Verweer 3.4 De deken heeft erop gewezen dat klaagster op de dag waarop de cassatietermijn verliep contact heeft opgenomen met de deken. Een van de stafjuristen heeft nog contact opgenomen met twee cassatieadvocaten om te zien of zij nog in staat waren om op deze korte termijn nog een cassatieadvies uit te brengen. Dat was niet mogelijk en daarom heeft de deken het verzoek afgewezen.
3.5 De deken is primair van mening dat klaagster geen belang heeft bij haar beklag omdat het beklag is ingesteld na afloop van de cassatietermijn. Subsidiair merkt de deken op dat de termijn waarbinnen klaagster om een advocaat heeft verzocht te kort was om van een aan te wijzen advocaat te verwachten dat deze het dossier opvraagt, bestudeert, een cassatieadvies uitbrengt en -in geval van een positief advies- een verzoekschrift met cassatiemiddelen opstelt en indient bij de Hoge Raad. Uit het webformulier van 8 juli 2025 blijkt dat klaagster pas op 8 juli 2025, de dag voor het verstrijken van de cassatietermijn, contact heeft gezocht met cassatieadvocaten.
3.6 Ten slotte merkt de deken op dat uit het arrest van 1 juli 2025 blijkt dat het hoger beroep niet-ontvankelijk is verklaard omdat er geen gronden zijn ingediend. Dit maakt de kans op een geslaagd cassatieberoep uitermate klein.
4 BEOORDELING
Toetsingskader 4.1 Op grond van artikel 13 Advocatenwet kan een rechtzoekende die niet (tijdig) een advocaat bereid vindt hem bij te staan in een zaak waarin vertegenwoordiging door een advocaat is voorgeschreven of bijstand uitsluitend door een advocaat kan geschieden, zich wenden tot de deken met het verzoek een advocaat aan te wijzen. De deken kan een verzoek op grond van dit artikel alleen wegens gegronde redenen afwijzen.
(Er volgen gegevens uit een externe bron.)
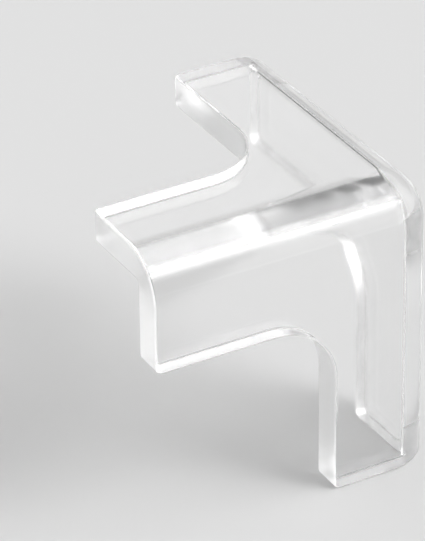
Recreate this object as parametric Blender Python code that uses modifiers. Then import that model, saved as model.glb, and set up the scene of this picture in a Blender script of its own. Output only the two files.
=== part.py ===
"""Clear moulded guard for a square corner of furniture.

One solid: three plates at right angles, one over the top of the corner and one over each of its two
sides. Each plate is a square with the quarter that is furthest from the corner left out, so an arm of
angle section runs along each of the three edges that meet there. The outside edges are well rounded and
meet in a ball at the corner, and the inside edges are nearly sharp, to fit close.

Metres, +Z up. The origin is the tip of the covered corner, where the three inside faces meet. What the
guard covers fills the space of negative X, positive Y and negative Z.
"""

import math

import bmesh
import bpy
from mathutils import Matrix, Vector

MM = 0.001

# Driving dimensions
ARM_LENGTH = 40.0 * MM            # outside face at the corner to the end of an arm
ARM_WIDTH = 15.3 * MM             # outside face to the cut edge of a plate
WALL = 4.2 * MM                   # thickness of each plate
OUTER_EDGE_RADIUS = 6.6 * MM      # outside edges and the ball at the corner
INNER_EDGE_RADIUS = 0.5 * MM      # inside edges, against the covered corner
NOTCH_RADIUS = 8.3 * MM           # inside corner where two arms of a plate meet
ARM_END_RADIUS = 1.0 * MM         # corners at the end of an arm, seen square on to the plate
RIM_RADIUS = 0.35 * MM            # softening where the cut faces meet the flat faces

# How finely the round stretches are divided
OUTER_EDGE_SEGMENTS = 10
INNER_EDGE_SEGMENTS = 3
NOTCH_SEGMENTS = 12
ARM_END_SEGMENTS = 4
RIM_SEGMENTS = 2

# Cutters run past the faces that they cut by this much
CUT_MARGIN = 6.0 * MM
# A corner found on the cut mesh lies within this distance of its worked-out place
FIND_DISTANCE = 0.05 * MM
# Only edges that turn more than this count as rims
RIM_ANGLE = math.radians(50)
# Round stretches are shaded smooth below this angle
SMOOTH_ANGLE = math.radians(30)

# Every plate is the top plate turned about the diagonal of the corner
CORNER_DIAGONAL = Vector((1, -1, 1)).normalized()
TURNS = [Matrix.Rotation(math.radians(120 * k), 4, CORNER_DIAGONAL) for k in range(3)]

OBJECT_NAME = "corner_guard"
CLEAR_COLOUR = (0.94, 0.95, 0.95, 1.0)
CLEAR_ROUGHNESS = 0.08
CLEAR_METALLIC = 0.0
CLEAR_IOR = 1.5


def clear_scene():
    """Remove every object, so that the script can be run again."""
    for thing in list(bpy.data.objects):
        bpy.data.objects.remove(thing, do_unlink=True)


def new_collection(name):
    """A collection of the given name under the scene."""
    collection = bpy.data.collections.new(name)
    bpy.context.scene.collection.children.link(collection)
    return collection


def box_mesh(low, high):
    """An open bmesh that holds one box between two corners."""
    size = high - low
    place = Matrix.Translation((low + high) / 2) @ Matrix.Diagonal(size).to_4x4()
    work = bmesh.new()
    bmesh.ops.create_cube(work, size=1.0, matrix=place)
    return work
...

Een dergelijke reden kan onder meer bestaan indien de door klager gewenste procedure geen verplichte procesvertegenwoordiging kent, of indien de procedure geen redelijke kans van slagen heeft.
Oordeel van het hof 4.2 Klaagster wenst aanwijzing van een advocaat om cassatieberoep in te stellen tegen een arrest van het gerechtshof Amsterdam van 1 juli 2025. Op de dag voordat de cassatietermijn verstreek, op 8 juli 2025, heeft klaagster aan de deken om aanwijzing van een advocaat verzocht. Dit verzoek is afgewezen omdat de termijn om een advocaat aan te wijzen te kort was. De termijn om cassatie in te stellen zou verstrijken op 9 juli 2025 en de deken kon geen advocaat vinden die dezelfde dag een rechtsmiddel zou kunnen aanwenden. Dit betekent dat klaagsters doel – een rechtsmiddel instellen – niet meer kon worden bereikt, zodat aanwijzing van een advocaat voor dat doel zinloos was geworden. Op die grond dient het beklag van klaagster al te worden afgewezen. De door klaagster in haar beklag genoemde inhoudelijke gronden, die door de deken zijn weersproken, behoeven bij gebrek aan enig belang geen nadere bespreking meer.
4.3 Het beklag tegen de beslissing van de deken van 9 juli 2025 om geen advocaat aan te wijzen op de voet van artikel 13 Advocatenwet zal daarom ongegrond worden verklaard.
5 BESLISSING
Het Hof van Discipline:
- verklaart het beklag van klaagster tegen de beslissing van 9 juli 2025 van de Deken van de Orde van Advocaten in het arrondissement Den Haag ongegrond.
Deze beslissing is genomen door mr. drs. P. Fortuin, voorzitter, mrs. K.H.A. Heenk en A. Groenewoud, leden, in tegenwoordigheid van M.H.A. Uri, griffier, en in het openbaar uitgesproken op 29 september 2025.
griffier voorzitter
De beslissing is verzonden op 29 september 2025.